The retained EU law which is currently domestically enforceable in the UK covers a number of important matters. For example, topics such as competition rules, workers’ rights, environmental protection and food standards are all the subjects of some of these laws. Thus, should any of these provisions not receive sufficient scrutiny and mistakenly lapse, then potentially severe consequences could follow. This risk, as well as the current uncertainty of the content of the revocation schedule also has a considerable impact on business and industry. Businesses which seek to operate effectively within international markets require a legislative system which provides them with stability and certainty so that they can adequately plan and strategise. Thus, with the UK arguably failing to provide these conditions currently, it is foreseeable that businesses may invest elsewhere until the legislative picture within the UK becomes clearer.

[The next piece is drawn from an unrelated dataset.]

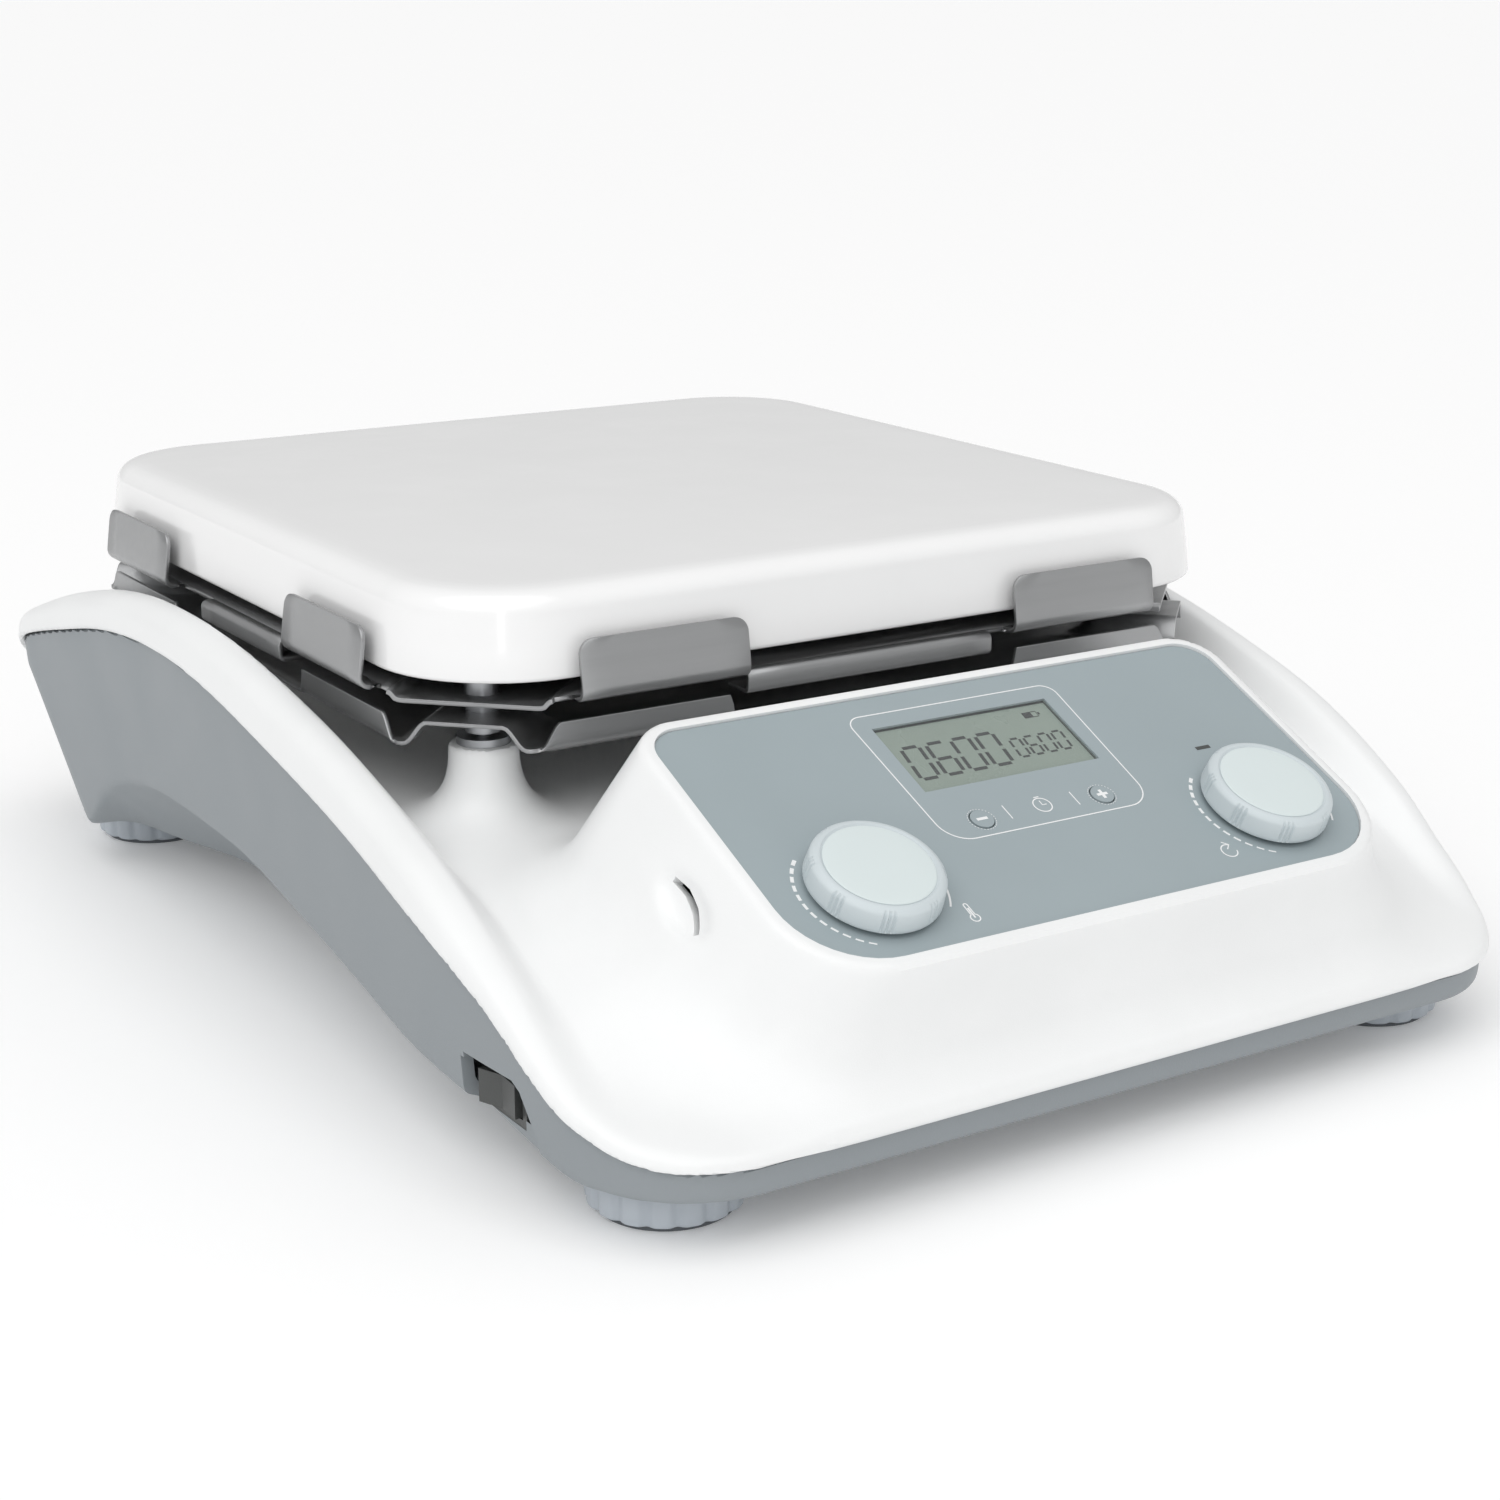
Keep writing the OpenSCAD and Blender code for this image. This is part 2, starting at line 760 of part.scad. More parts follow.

Another consequence of the Bill which could have profound consequences for many professionals is how it provides a gateway to inconsistent legislative change within the devolved nations. The Bill grants devolved administrations the authority to decide where to retain or repeal different aspects of retained EU law. Consequently, solicitors will be obliged to provide distinct guidance to clients in England and Wales, which will introduce additional considerations for cross-border business.
Conclusion
It is thus evident that the Bill has proved controversial since its announcement in 2022, especially prior to the removal of the sunset clause. However, with it currently in the ‘consideration of amendments’ stage of its enactment, it at least appears that it will soon be possible to obtain some more certainty as to its operation. Although some are sceptical as the end of 2023 deadline looms nearer, if the Bill is a success then UK legislation may benefit from the highest degrees of certainty and continuity which individuals and businesses have enjoyed since the Brexit process began.